Sprouts are considered an excellent and inexpensive substitute for expensive fruits since both are rich in fibre and vitamins. Sprouts are also a rich source of assimiable minerals such as calcium, magnesium, phosphorus, potassium and zink. In moong sprouts, the availability of calcium increases by 34%, potassium by 80%, iron by 40% and phosphorus by 56%. This is attributable to the release of minerals from protein complexes and decrease in the level of phytates during sprouting. Further, beans like fruits, are low in sodium and high in potassium which in particular render them health-friendly and ideal for the hypertensive.
All this establishes the usefulness of sprouted beans in the menus. Sprouts should preferably be eaten either raw or following brief steaming lest they lose much of the vitamins. The seeds, more suitable for sprouting comprise kala chana or moong and certain other lentils.
Nutritionally, beans bring with them as much, if not more, protein as meat for much fewer calories and no artery-blocking fat and cholesterol. On an average, 27% of the calories in beans come from proteins and only 6% from fat as against beaf steak in which 20% of the calories come from proteins and 72% from fat. Compared to cereals which contain 7-12% proteins, pulses contain about 20-30% proteins. In soyabean, the protein content is as high as 40%. Whole pulses are more nutritious than their corresponding split dehusked forms.
Cooking, especially of big beans, is very time-consuming, particularly if these are not soaked overnight. Pressure-cooking is unavoidable especially at higher altitudes. Hard water should be avoided for boiling beans since it delays their softening necessitating prolonged boiling. Keep off tomatoes or anything acidic like tamarind and raw mango powder (amchur) until the beans are fully boiled and tender. Acidic pH of the cooking medium toughens the cell walls which retards the softening of the beans. The cooking time of the hardly beans can be cut down considerably by adding a small dash of baking soda which renders the cooking water alkaline, which accelerates the softening of the beans. However, baking soda, if used in excess, destroys vitamins of the B-group, especially thiamine, and hence should be avoided.

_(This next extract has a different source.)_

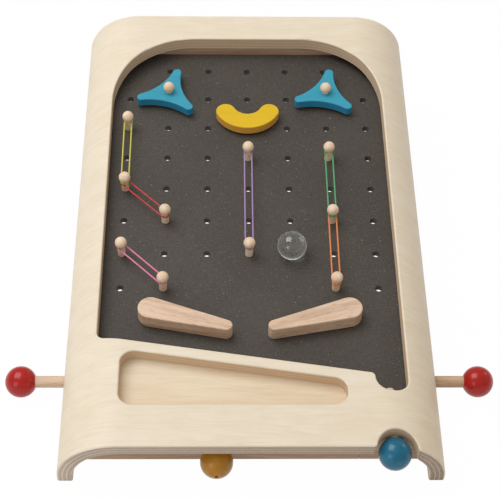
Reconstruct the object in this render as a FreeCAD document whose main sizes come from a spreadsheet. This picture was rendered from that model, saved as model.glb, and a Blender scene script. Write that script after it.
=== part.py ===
"""Tabletop pinball board: a bent plywood case with a sunken peg board, two flippers worked by side
push rods, a spring plunger, a small drawer, and loose pegs, bands, bumpers and a marble.

The board frame has X to the player's right, Y up the board and Z along the board's normal, with
its origin at the middle of the hole row nearest the player, on the playfield's surface.  Every
finished piece is then set down on the table by one turn about X and one shift.
"""
import FreeCAD, Part
import math
import os
import re
import Sketcher

DIMENSIONS = {
    # case
    "tilt": 7, "body_width": 302.4, "body_length": 468, "ply": 12.2, "bend_radius": 49,
    "front_rise": 54.3, "row_setback": 161.5, "edge_round": 1.2, "foot_round": 1.6,
    # playfield and its window
    "playfield_gap": 8.4, "board": 6, "hole_pitch": 36, "hole_radius": 3, "window_width": 246,
    "hole_border": 12, "window_back": 31.1, "window_corner": 74, "toe_corner": 8, "slope_drop": 80.3,
    "slope_angle": 9, "groove_depth": 5,
    # tray
    "tray_left": 103.2, "tray_right": 74.7, "tray_front": 124.5, "tray_gap": 9.5,
    "tray_corner": 11, "tray_lap": 3, "tray_panel": 4,
    # rails and battens
    "rail_height": 35.2, "apron_setback": 15.5, "apron": 8, "back_rail": 14, "slope_rail": 7.5,
    "slope_rail_end": 2, "rail_setback": 1, "batten_width": 6.5, "batten_height": 10, "batten_front": 52,
    # plunger
    "plunger_x": 13.8, "plunger_clear": 0.2, "plunger_height": 4.4, "plunger_radius": 4.2,
    "plunger_reach": 100.5, "plunger_travel": 18, "pocket_radius": 12.5, "pocket_shift": 0.3,
    "pocket_front": 111.2, "pocket_corner": 12, "pocket_lip": 4, "notch_radius": 16,
    "notch_shift": 1.2, "notch_lip": 3, "groove_skin": 9, "guide_width": 6, "guide_setback": 4,
    "block_left": 24.2, "plunger_pin_y": 114, "plunger_pin_drop": 15, "plunger_spring_length": 20,
    "plunger_coil": 3, "anchor_radius": 2.5, "anchor_seat": 3.5,
    # push rods
    "rod_y": 74, "rod_drop": 28, "rod_radius": 4.75, "rod_travel": 20, "knob_radius": 12.8,
    "knob_x": 35.3, "knob_seat": 2, "collar": 3, "collar_radius": 8, "rod_coil": 6.4,
    "guide_x": 98, "guide_block": 10, "guide_half": 12, "guide_foot": 38, "yoke": 12,
    "yoke_gap": 1, "yoke_half_height": 7.5, "yoke_margin": 6, "pin_radius": 2, "pin_seat": 10,
    "pin_clear": 0.15,
    # flippers
    "pivot_x": 81.3, "pivot_y": 29, "flipper_length": 64, "flipper_root": 10.35,
    "flipper_tip": 5.1, "flipper_thick": 13.2, "flipper_lift": 0.8, "flipper_rest": 15.5,
    "shaft_radius": 4, "shaft_top": 9, "pivot_block": 24, "pivot_block_thick": 8,
    "crank_reach": 32.5, "crank_thick": 6, "crank_boss": 9, "crank_half": 5.5, "flipper_round": 1,
    # drawer
    "drawer_depth": 46, "drawer_wall": 5, "drawer_floor": 3, "drawer_left": 8.5,
    "drawer_top": 6.5, "drawer_bottom": 25.3, "drawer_gap": 0.3, "divider": 6,
    "runner_drop": 6, "knob_screw_radius": 2, "knob_screw_head": 4, "knob_screw_length": 16,
    # pegs, bands and bumpers
    "peg_radius": 2.95, "peg_head": 5, "peg_head_height": 15.5, "peg_tail": 12, "peg_neck": 2.6,
    "neck_low": 7.8, "band_height": 10.3, "band_step": 1.6, "band_radius": 0.65,
    "bumper_thick": 8, "bumper_lift": 2.9, "collar_height": 2.7, "peg_collar": 4.6,
    "star_radius": 26, "star_tip": 4, "star_waist": 12.3, "star_head_height": 16.4,
    "bumper_arc": 22.2, "bumper_half_width": 8.75, "bumper_angle": 62.9, "bumper_roof": 2.6,
    "bumper_round": 0.8,
    "left_star_turn": -15.5, "right_star_turn": -10.4,
    # marble and fastenings
    "marble_radius": 12.5, "screw_radius": 1.5, "screw_head": 3.2, "screw_bite": 7,
    "wire": 0.5, "run_clear": 0.05, "glue_clear": 0.02, "seat_gap": 0.3,
}


def grid_reach():
    """The outermost column and the furthest row of holes that fit the window and clear the battens."""
    d = DIMENSIONS
    bend_drop = d["bend_radius"] - d["ply"] - d["playfield_gap"]
    board_edge = (d["body_width"] / 2 - d["bend_radius"]
                  + math.sqrt((d["bend_radius"] - d["ply"]) ** 2 - bend_drop ** 2))
    side_room = min(d["window_width"] / 2 - d["hole_border"],
                    board_edge - d["batten_width"] - d["hole_radius"] - d["seat_gap"])
    back_room = d["body_length"] - d["row_setback"] - d["window_back"] - d["hole_border"]
    return int(side_room / d["hole_pitch"]), int(back_room / d["hole_pitch"])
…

Many people prefer to avoid beans. These are known to produce gas. Beans, after all, are seeds rich in indigestible sugars which serve as the reserve nourishment for the seed at the time of germination. These complex and indigestible sugars comprise alpha galactosidases which humans cannot digest. However, this component, when it passes through the lower intestine, is broken down with the help of bacteria residing in the colon and in the process gases (methane and carbon dioxide) are produced.
The dietetics have developed a technique to take away flatulence of the beans. Soak the beans overnight and boil the same for about five minutes, turn off the heat and let these be further soaked for a few more hours. Discard the water and with this are discarded the indigestible gas-producing sugars. Boiling softens the seed cell walls which allow the offending sugars to leach out.
A single round of boiling and soaking removes approximately 85% of the offending component thus spelling relief for the users. Boiling and then discarding the boiled water do result in leaching out of some nutrients, for example the skin pigments, and minerals. Allowing such a loss is perhaps the lesser of the two evils, the scientists feel. The loss of minerals get easily compensated from other dietary sources. Proteins and fibre for which the beans are primarily preferred are not destroyed by such a procedure.
Dr Kanwar is a former Professor and Chairman of the Biophysics Department of Panjab University.